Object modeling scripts
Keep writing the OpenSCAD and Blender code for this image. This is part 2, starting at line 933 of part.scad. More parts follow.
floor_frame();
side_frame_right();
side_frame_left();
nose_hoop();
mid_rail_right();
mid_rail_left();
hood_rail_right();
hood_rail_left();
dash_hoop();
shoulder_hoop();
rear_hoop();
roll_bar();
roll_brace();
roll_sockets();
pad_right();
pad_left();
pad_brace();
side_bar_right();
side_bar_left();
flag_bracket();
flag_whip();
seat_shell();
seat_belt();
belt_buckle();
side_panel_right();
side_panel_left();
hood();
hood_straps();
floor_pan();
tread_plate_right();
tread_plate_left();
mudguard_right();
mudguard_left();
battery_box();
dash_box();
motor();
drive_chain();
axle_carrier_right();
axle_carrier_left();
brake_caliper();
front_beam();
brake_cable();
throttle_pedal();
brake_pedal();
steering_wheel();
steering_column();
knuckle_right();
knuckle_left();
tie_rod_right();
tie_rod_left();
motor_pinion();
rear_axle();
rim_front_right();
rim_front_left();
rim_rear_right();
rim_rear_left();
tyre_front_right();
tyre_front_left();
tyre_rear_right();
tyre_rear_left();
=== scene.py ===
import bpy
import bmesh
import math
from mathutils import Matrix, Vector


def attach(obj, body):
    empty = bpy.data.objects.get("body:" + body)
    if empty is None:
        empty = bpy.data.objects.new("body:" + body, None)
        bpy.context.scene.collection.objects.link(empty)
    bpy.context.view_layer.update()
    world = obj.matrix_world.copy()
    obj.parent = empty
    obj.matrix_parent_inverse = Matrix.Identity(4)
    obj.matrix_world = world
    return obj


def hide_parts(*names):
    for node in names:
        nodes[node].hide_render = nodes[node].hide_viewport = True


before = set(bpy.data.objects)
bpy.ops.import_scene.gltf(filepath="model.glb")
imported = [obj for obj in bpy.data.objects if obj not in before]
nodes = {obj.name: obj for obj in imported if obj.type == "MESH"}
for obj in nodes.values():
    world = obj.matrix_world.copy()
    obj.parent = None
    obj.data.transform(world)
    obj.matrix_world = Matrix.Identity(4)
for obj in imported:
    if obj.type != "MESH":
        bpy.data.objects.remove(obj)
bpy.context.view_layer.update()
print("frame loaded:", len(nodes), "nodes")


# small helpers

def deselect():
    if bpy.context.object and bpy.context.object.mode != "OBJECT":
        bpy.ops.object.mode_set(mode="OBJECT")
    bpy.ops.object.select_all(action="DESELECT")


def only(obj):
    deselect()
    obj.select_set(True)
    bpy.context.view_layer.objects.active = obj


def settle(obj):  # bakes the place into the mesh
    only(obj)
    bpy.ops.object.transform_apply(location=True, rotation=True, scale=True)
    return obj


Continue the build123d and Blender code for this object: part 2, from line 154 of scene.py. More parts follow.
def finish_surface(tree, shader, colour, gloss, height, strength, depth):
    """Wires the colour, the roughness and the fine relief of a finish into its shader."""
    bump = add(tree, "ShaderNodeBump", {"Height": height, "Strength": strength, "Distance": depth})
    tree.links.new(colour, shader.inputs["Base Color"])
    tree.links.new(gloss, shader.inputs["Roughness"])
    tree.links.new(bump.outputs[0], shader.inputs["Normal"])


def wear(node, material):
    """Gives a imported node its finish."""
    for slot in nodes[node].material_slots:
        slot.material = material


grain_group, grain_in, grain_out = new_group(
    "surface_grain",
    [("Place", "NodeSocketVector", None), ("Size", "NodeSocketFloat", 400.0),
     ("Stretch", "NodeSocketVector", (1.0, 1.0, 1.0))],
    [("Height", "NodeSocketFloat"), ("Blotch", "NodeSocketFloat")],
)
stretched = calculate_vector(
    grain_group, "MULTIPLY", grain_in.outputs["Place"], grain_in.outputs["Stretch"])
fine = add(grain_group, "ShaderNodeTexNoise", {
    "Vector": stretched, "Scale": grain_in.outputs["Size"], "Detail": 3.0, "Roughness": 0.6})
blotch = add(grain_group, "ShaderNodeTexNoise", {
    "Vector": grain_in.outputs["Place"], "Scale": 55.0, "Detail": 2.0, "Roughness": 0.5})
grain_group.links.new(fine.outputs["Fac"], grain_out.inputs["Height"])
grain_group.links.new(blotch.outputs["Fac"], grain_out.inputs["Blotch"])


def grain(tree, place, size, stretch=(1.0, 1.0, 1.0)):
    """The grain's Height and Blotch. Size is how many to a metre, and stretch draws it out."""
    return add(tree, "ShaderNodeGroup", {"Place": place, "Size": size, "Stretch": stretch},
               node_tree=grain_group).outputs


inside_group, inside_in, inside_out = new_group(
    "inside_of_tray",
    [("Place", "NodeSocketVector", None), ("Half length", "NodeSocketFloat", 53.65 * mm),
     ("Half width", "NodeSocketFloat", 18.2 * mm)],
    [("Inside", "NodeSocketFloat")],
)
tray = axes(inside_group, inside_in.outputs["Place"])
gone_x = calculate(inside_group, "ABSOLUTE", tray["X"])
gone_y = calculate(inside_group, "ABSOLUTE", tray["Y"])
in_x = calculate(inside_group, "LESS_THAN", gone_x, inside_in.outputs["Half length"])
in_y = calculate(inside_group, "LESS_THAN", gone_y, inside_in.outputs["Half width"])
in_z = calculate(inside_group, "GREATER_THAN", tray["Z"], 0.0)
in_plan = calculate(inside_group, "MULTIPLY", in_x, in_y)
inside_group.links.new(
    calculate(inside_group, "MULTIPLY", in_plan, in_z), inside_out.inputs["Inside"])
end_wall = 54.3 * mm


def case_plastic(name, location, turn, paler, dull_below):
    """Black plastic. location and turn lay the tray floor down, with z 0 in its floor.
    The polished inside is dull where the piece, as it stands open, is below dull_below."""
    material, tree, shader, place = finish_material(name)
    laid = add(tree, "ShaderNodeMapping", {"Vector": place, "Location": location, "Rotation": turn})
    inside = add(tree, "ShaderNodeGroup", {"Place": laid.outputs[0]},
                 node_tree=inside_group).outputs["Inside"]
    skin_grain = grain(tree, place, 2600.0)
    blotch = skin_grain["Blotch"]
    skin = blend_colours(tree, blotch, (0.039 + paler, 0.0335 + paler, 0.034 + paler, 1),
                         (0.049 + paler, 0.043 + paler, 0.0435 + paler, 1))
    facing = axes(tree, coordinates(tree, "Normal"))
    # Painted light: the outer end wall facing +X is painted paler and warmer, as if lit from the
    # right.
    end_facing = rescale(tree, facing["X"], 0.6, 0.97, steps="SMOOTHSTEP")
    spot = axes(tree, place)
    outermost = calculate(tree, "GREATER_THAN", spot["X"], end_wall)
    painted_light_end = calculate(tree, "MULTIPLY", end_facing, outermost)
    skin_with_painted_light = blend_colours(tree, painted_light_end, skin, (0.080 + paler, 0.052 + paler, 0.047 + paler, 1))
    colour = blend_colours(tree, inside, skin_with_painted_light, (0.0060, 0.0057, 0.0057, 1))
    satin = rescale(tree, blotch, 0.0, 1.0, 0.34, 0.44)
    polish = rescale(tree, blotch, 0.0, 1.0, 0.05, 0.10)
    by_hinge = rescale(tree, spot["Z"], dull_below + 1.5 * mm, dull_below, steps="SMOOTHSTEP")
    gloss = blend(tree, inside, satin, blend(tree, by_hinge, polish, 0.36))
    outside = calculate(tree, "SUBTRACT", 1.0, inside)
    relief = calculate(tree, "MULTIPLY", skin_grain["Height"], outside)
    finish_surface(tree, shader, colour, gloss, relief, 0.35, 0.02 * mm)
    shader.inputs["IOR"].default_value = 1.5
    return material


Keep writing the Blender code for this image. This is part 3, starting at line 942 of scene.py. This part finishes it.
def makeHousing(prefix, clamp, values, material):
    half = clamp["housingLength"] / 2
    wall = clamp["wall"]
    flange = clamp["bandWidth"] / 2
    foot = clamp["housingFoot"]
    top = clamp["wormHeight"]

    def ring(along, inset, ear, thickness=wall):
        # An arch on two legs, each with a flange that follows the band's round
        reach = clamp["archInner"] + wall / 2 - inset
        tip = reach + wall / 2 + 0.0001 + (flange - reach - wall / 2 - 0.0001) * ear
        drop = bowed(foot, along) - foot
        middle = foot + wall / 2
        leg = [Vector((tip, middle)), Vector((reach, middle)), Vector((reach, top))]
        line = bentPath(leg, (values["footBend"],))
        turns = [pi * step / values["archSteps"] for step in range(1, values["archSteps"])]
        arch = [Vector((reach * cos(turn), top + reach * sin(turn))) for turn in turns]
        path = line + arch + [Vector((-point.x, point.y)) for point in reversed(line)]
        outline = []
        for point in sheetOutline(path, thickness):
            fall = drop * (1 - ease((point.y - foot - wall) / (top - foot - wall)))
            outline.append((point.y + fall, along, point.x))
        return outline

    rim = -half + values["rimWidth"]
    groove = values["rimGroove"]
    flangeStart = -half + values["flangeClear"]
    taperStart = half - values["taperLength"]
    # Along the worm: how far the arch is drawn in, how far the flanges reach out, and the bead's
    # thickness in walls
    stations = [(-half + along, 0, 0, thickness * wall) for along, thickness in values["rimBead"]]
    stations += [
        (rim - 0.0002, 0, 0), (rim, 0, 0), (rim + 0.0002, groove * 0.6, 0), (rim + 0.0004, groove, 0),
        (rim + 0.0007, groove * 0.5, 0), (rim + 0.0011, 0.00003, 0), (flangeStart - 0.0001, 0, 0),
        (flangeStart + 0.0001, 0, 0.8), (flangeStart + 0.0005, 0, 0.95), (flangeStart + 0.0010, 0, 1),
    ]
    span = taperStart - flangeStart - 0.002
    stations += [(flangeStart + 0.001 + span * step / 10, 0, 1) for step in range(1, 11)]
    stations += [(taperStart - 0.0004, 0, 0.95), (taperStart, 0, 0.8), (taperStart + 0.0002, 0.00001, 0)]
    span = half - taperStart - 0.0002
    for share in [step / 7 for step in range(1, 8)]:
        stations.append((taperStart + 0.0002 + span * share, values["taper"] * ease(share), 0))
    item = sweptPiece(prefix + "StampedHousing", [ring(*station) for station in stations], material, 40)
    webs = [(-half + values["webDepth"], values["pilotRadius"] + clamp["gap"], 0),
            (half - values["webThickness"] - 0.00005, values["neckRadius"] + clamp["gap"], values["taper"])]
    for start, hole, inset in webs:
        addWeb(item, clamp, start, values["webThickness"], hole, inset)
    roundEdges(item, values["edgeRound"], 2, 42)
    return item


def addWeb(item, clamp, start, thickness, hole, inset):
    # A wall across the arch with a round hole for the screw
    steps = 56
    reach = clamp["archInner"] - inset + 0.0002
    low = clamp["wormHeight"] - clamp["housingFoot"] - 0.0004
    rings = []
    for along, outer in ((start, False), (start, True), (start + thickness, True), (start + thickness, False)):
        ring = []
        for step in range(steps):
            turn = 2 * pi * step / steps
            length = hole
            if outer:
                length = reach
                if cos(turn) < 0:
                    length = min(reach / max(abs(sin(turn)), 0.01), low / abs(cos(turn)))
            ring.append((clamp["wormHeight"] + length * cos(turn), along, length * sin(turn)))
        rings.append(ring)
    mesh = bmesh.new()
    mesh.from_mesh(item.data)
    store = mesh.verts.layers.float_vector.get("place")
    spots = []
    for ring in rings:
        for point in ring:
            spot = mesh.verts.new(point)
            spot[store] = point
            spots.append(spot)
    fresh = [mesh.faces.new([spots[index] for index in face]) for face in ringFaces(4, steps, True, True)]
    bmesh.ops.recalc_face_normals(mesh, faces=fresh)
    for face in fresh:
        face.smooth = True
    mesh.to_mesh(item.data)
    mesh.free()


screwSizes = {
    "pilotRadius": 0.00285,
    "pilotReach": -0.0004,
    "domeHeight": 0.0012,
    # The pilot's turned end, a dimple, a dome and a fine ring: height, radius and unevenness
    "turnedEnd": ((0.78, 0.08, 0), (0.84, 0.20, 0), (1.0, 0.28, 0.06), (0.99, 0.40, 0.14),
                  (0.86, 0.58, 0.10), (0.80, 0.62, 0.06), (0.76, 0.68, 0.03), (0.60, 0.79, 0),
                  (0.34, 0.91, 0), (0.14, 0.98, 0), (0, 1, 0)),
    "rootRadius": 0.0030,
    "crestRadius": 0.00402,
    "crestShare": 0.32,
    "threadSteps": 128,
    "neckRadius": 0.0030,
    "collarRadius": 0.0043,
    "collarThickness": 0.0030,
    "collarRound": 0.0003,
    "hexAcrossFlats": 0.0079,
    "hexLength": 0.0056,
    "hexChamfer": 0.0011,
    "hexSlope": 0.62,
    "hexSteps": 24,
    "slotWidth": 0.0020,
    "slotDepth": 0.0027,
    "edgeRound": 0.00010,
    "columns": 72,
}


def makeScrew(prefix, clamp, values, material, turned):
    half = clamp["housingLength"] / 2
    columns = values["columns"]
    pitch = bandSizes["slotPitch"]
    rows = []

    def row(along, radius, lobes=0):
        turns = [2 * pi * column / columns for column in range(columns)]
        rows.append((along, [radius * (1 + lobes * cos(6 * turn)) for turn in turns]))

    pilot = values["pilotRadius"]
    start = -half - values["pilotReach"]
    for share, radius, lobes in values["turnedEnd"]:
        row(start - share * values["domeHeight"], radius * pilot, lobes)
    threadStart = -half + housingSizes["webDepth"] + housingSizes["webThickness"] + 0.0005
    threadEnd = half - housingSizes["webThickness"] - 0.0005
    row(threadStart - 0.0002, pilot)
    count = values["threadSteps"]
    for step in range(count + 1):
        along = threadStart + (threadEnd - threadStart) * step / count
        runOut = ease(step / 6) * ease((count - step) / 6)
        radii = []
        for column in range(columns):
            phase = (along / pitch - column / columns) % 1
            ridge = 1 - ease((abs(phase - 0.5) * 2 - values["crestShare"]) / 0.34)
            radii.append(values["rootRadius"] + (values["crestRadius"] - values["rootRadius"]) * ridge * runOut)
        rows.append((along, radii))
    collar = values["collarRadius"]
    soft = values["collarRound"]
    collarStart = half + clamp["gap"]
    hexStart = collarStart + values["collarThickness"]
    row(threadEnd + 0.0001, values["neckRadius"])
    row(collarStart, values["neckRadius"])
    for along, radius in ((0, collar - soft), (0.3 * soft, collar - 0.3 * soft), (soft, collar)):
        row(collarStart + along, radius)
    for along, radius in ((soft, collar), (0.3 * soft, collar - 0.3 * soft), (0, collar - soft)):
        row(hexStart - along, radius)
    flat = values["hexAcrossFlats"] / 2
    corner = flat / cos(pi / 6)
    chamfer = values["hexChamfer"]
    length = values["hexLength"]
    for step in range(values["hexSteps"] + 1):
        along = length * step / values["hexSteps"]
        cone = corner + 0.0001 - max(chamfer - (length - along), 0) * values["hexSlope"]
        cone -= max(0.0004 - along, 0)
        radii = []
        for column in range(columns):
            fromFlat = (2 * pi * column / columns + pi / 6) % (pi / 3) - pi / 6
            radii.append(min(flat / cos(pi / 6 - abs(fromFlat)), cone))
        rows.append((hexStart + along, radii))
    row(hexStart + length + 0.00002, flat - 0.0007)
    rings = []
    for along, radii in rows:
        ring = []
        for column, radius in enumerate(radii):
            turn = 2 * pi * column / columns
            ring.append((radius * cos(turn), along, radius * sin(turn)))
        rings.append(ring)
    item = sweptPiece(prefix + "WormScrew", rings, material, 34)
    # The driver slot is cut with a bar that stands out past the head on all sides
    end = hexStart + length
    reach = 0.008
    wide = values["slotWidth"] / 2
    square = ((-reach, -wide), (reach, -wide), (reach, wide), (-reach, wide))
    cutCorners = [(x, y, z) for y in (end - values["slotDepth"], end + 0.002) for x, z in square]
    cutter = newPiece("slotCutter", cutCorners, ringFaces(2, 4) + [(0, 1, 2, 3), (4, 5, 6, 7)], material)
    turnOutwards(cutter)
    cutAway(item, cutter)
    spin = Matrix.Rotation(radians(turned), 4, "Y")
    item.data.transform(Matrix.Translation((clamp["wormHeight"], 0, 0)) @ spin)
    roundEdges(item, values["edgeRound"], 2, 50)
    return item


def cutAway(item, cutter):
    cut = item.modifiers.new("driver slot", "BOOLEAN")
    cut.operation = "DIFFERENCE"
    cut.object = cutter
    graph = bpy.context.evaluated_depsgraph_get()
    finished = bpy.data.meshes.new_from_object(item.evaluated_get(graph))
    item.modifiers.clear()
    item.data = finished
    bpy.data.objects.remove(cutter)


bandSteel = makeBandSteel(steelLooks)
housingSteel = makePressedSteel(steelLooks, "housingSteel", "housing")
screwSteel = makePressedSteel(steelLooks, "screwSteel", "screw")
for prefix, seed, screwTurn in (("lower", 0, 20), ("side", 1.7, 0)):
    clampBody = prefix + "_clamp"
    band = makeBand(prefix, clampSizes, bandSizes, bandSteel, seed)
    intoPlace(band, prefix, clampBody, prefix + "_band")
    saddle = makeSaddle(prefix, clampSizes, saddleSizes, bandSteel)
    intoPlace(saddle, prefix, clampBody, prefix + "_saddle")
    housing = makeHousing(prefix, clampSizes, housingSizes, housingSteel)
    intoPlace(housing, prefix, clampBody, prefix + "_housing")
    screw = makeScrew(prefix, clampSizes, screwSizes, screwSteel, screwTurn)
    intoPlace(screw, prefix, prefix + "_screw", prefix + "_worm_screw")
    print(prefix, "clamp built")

WORK TO BE COMPLETED:
In the listing above, find the line with "side_bar_left();" and the line with "before = set(bpy.data.objects)". Output those two lines and every line between them, exactly as written.

RESULT OF THE EXERCISE:
side_bar_left();
flag_bracket();
flag_whip();
seat_shell();
seat_belt();
belt_buckle();
side_panel_right();
side_panel_left();
hood();
hood_straps();
floor_pan();
tread_plate_right();
tread_plate_left();
mudguard_right();
mudguard_left();
battery_box();
dash_box();
motor();
drive_chain();
axle_carrier_right();
axle_carrier_left();
brake_caliper();
front_beam();
brake_cable();
throttle_pedal();
brake_pedal();
steering_wheel();
steering_column();
knuckle_right();
knuckle_left();
tie_rod_right();
tie_rod_left();
motor_pinion();
rear_axle();
rim_front_right();
rim_front_left();
rim_rear_right();
rim_rear_left();
tyre_front_right();
tyre_front_left();
tyre_rear_right();
tyre_rear_left();
=== scene.py ===
import bpy
import bmesh
import math
from mathutils import Matrix, Vector


def attach(obj, body):
    empty = bpy.data.objects.get("body:" + body)
    if empty is None:
        empty = bpy.data.objects.new("body:" + body, None)
        bpy.context.scene.collection.objects.link(empty)
    bpy.context.view_layer.update()
    world = obj.matrix_world.copy()
    obj.parent = empty
    obj.matrix_parent_inverse = Matrix.Identity(4)
    obj.matrix_world = world
    return obj


def hide_parts(*names):
    for node in names:
        nodes[node].hide_render = nodes[node].hide_viewport = True


before = set(bpy.data.objects)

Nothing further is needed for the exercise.